The best that appellee can say for his former action is that he made a demand for a claim under an insurance policy issued by appellant, which was contested. Since no plea of appellant was filed by him as an exhibit to his declaration, evidencing an unjust refusal to pay a claim covered by the policy and he was satisfied and paid under a compromise settlement in a court of competent jurisdiction, he thereby demonstrated that he was not entitled to recover the reward for which he sued, under the very terms of its offer. The compromise of the case did not constitute an admission by appellant that appellee's then claim was valid "but merely admits that there is a dispute, and that an amount is paid to be rid of the controversy; . . ." 15 C.J.S., Compromise and Settlement, Sec. 22, p. 737. We have held that a sum tendered by a debtor on condition that it will be accepted in full settlement of claim, constitutes accord and satisfaction of claim. May Brothers v. Doggett, 155 Miss. 849, 124 So. 476.

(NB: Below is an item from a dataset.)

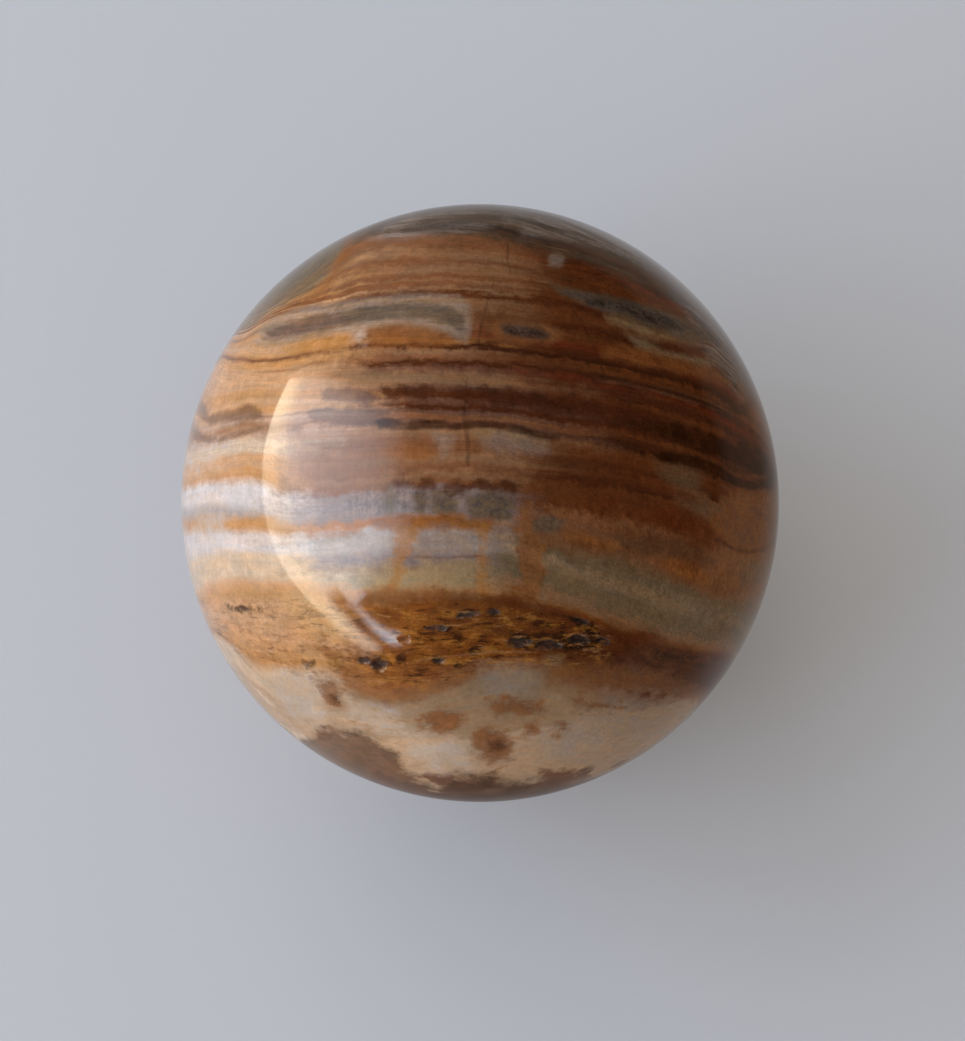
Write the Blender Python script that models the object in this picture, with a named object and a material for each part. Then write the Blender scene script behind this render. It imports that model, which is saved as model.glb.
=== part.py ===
"""A polished banded onyx sphere with a small ground foot, in metres, +Z up.

The stone is one turned ball, and it rests with its layers leaning. The stone's own axes
are east, along +X, north, across the layers, and out, square to both. They are the world's
axes turned about X by the lean. The brown seam of small open pits runs round the ball like
a line of latitude about north. The foot is a flat ground on the underside, where the ball
rests, and the origin is the middle of that flat.
"""

import math
import random

import bmesh
import bpy
from mathutils import Euler, Matrix, Vector

DIAMETER = 0.076
FOOT_DIAMETER = 0.015
LEAN_DEG = 18.0
SEGMENTS = 80
RINGS = 40

# Open pits in the brown seam, in millimetres, as seen along the stone's out axis:
# place east, place north, length along the seam, width across it, depth, turn in degrees.
OUTER_PITS = (
    (-11.6, -18.6, 2.2, 1.5, 0.60, 12.0),
    (-13.4, -18.1, 1.8, 0.7, 0.35, -8.0),
    (-1.5, -12.6, 3.2, 0.9, 0.40, 6.0),
    (1.5, -12.3, 1.8, 0.8, 0.35, -5.0),
    (-5.0, -14.2, 3.0, 0.8, 0.40, 4.0),
    (-8.6, -15.6, 1.4, 0.8, 0.35, 0.0),
    (-4.7, -18.0, 1.6, 0.7, 0.35, 0.0),
    (4.4, -15.9, 3.4, 1.2, 0.50, 3.0),
    (7.8, -16.2, 3.6, 1.5, 0.60, -4.0),
    (11.3, -15.6, 3.2, 1.3, 0.50, -10.0),
    (14.2, -15.9, 2.2, 1.0, 0.40, -16.0),
    (11.6, -13.5, 2.6, 0.7, 0.35, -20.0),
    (-24.6, -17.4, 1.8, 0.8, 0.35, 8.0),
    (-28.0, -12.6, 2.6, 0.6, 0.35, -4.0),
    (-20.4, -18.9, 1.7, 0.9, 0.40, 14.0),
)
# The same on the far half, seen through the ball.
FAR_PITS = (
    (-24.0, -18.4, 2.2, 1.1, 0.45, -6.0),
    (-14.0, -16.6, 2.8, 0.9, 0.40, 4.0),
    (9.0, -18.2, 3.0, 1.2, 0.50, 6.0),
    (22.0, -17.2, 2.4, 0.9, 0.40, -5.0),
)
PIT_ROUGHNESS = 0.16
PIT_SEED = 7

MM = 0.001
RADIUS = DIAMETER / 2
FOOT_RADIUS = FOOT_DIAMETER / 2
CENTRE_HEIGHT = math.sqrt(RADIUS**2 - FOOT_RADIUS**2)
CENTRE = Vector((0, 0, CENTRE_HEIGHT))
STONE_AXES = Matrix.Rotation(math.radians(LEAN_DEG), 3, "X")
NORTH = STONE_AXES @ Vector((0, 1, 0))


def clear_scene():
    for existing in list(bpy.data.objects):
        bpy.data.objects.remove(existing)


def stone_material():
    """Warm brown, cream and grey onyx under a high polish."""
    material = bpy.data.materials.new("polished onyx")
    material.use_nodes = True
    shader = material.node_tree.nodes["Principled BSDF"]
    shader.inputs["Base Color"].default_value = (0.30, 0.17, 0.10, 1.0)
    shader.inputs["Roughness"].default_value = 0.12
    shader.inputs["Metallic"].default_value = 0.0
    return material


def profile_points():
    """The half outline in the XZ plane, from the foot's rim up to the top pole.

    A ring lies exactly on the widest circle, so that the diameter is the stated one.
    """
    foot_angle = -math.asin(CENTRE_HEIGHT / RADIUS)
    lower_steps = RINGS // 2 - 1
    upper_steps = RINGS // 2
    angles = [foot_angle * (1 - step / lower_steps) for step in range(lower_steps)]
    angles += [math.pi / 2 * step / upper_steps for step in range(upper_steps)]
    points = [Vector((math.cos(a) * RADIUS, 0, math.sin(a) * RADIUS)) for a in angles]
    return [CENTRE + point for point in points]


def turned_stone(material):
    """The ball: its profile spun about Z, closed by the flat foot and the top pole."""
    bm = bmesh.new()
    start = [bm.verts.new(point) for point in profile_points()]
    edges = [bm.edges.new(pair) for pair in zip(start, start[1:])]
    bmesh.ops.spin(
        bm,
        geom=start + edges,
        cent=CENTRE,
        axis=(0, 0, 1),
        angle=math.tau,
        steps=SEGMENTS,
        use_merge=True,
    )
    bmesh.ops.remove_doubles(bm, verts=bm.verts, dist=1e-6)
    rims = [edge for edge in bm.edges if edge.is_boundary]
    upper_rim = [edge for edge in rims if edge.verts[0].co.z > CENTRE_HEIGHT]
    lower_rim = [edge for edge in rims if edge.verts[0].co.z < CENTRE_HEIGHT]
    bmesh.ops.edgeloop_fill(bm, edges=lower_rim)
    cap = bmesh.ops.edgeloop_fill(bm, edges=upper_rim)["faces"]
    pole = bmesh.ops.poke(bm, faces=cap)["verts"][0]
    pole.co = CENTRE + Vector((0, 0, RADIUS))
    bmesh.ops.recalc_face_normals(bm, faces=bm.faces)
    mesh = bpy.data.meshes.new("onyx_sphere")
    bm.to_mesh(mesh)
    bm.free()
    mesh.materials.append(material)
    mesh.shade_smooth()
    stone = bpy.data.objects.new("onyx_sphere", mesh)
    bpy.context.scene.collection.objects.link(stone)
    return stone


def surface_frame(east, north, side):
    """A frame on the ball's surface: X east along the seam, Z straight away from it.

    side is 1 for the half that the out axis points to, and -1 for the far half.
    """
    out = side * math.sqrt(RADIUS**2 - east**2 - north**2)
    away = (STONE_AXES @ Vector((east, north, out))).normalized()
    along = NORTH.cross(away).normalized()
    across = away.cross(along)
    turn = Matrix((along, across, away)).transposed().to_4x4()
    return Matrix.Translation(CENTRE + away * RADIUS) @ turn


def pit_cutter(name, pit, side, chance):
    """An uneven flattened bead that sinks to the pit's depth and shows its outline.

    The bead's middle lies on the surface, so its half sizes are the pit's own.
    """
    east, north, length, width, depth = (value * MM for value in pit[:5])
    bm = bmesh.new()
    bmesh.ops.create_icosphere(bm, subdivisions=2, radius=1.0)
    for vert in bm.verts:
        vert.co *= 1 + chance.uniform(-PIT_ROUGHNESS, PIT_ROUGHNESS)
    bmesh.ops.scale(bm, vec=(length / 2, width / 2, depth), verts=bm.verts)
    turn = Euler((0, 0, math.radians(pit[5]))).to_matrix().to_4x4()
    bmesh.ops.transform(bm, matrix=surface_frame(east, north, side) @ turn, verts=bm.verts)
    mesh = bpy.data.meshes.new(name)
    bm.to_mesh(mesh)
    bm.free()
    cutter = bpy.data.objects.new(name, mesh)
    cutter.hide_render = True
    cutter.display_type = "WIRE"
    return cutter


def open_pits(stone):
    """Cuts the seam's pits out of the ball with one Boolean."""
    chance = random.Random(PIT_SEED)
    cutters = bpy.data.collections.new("pit cutters")
    bpy.context.scene.collection.children.link(cutters)
    cutters.hide_render = True
    placed = [(pit, 1) for pit in OUTER_PITS] + [(pit, -1) for pit in FAR_PITS]
    for number, (pit, side) in enumerate(placed, start=1):
        cutters.objects.link(pit_cutter(f"pit_cutter_{number:02d}", pit, side, chance))
    cut = stone.modifiers.new("pits", "BOOLEAN")
    cut.operation = "DIFFERENCE"
    cut.operand_type = "COLLECTION"
    cut.collection = cutters
    cut.solver = "EXACT"


def main():
    clear_scene()
    stone = turned_stone(stone_material())
    open_pits(stone)


main()
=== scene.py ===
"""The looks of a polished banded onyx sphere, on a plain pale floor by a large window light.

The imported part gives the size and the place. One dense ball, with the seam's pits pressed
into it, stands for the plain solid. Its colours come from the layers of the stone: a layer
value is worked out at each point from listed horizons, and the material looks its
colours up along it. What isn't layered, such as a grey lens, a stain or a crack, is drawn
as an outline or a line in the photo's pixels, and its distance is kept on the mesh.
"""

import math
from types import SimpleNamespace

import bmesh
import bpy
import numpy as np
from mathutils import Matrix, Vector


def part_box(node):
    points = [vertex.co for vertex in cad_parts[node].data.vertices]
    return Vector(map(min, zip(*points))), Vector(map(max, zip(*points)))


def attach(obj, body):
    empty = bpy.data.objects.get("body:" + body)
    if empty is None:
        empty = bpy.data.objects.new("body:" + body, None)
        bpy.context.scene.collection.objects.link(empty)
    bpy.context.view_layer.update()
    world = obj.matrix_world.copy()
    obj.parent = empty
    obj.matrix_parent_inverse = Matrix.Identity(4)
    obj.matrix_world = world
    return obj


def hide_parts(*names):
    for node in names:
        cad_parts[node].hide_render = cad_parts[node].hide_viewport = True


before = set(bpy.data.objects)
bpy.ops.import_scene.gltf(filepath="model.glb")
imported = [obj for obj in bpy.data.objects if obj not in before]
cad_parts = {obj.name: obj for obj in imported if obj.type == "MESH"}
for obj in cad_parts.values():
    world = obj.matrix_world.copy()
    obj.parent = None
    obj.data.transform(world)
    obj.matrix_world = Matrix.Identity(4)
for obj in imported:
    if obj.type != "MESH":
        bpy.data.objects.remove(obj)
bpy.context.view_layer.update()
CAD_LOW, CAD_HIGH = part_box("onyx_sphere")

# The stone's own frame: east along +X, north across the layers, out square to both
LEAN_DEG = 18.0
RADIUS = (CAD_HIGH.x - CAD_LOW.x) / 2
CENTRE = Vector((0, 0, CAD_HIGH.z - RADIUS))
STONE_AXES = Matrix.Rotation(math.radians(LEAN_DEG), 3, "X")
OUT = STONE_AXES @ Vector((0, 0, 1))

# The photo's frame, in its own pixels, and where the ball stands in it
PHOTO_WIDTH = 965
PHOTO_HEIGHT = 1041
BALL_X = 480.0
BALL_Y = 503.0
BALL_PIXELS = 299.0
CAMERA_RADII = 8.0
FOCAL_PIXELS = BALL_PIXELS * math.sqrt(CAMERA_RADII**2 - 1)
RIM_ANGLE = math.acos(1 / CAMERA_RADII)
UNSEEN_PIXELS = 120.0
SENSOR_MM = 36.0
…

There are other reasons why the declaration in the case at bar, and probably why the declaration in the former action, failed to state a cause of action. However, it is not necessary to discuss them here inasmuch as we are of the opinion that for the reasons, supra, the lower court was in error, in failing to sustain the demurrer of appellant on the grounds hereinabove set forth. Its judgment will therefore be reversed, and judgment rendered here for appllant.
Reversed and judgment here for appellant.
Sydney Smith, C.J., did not participate in this decision.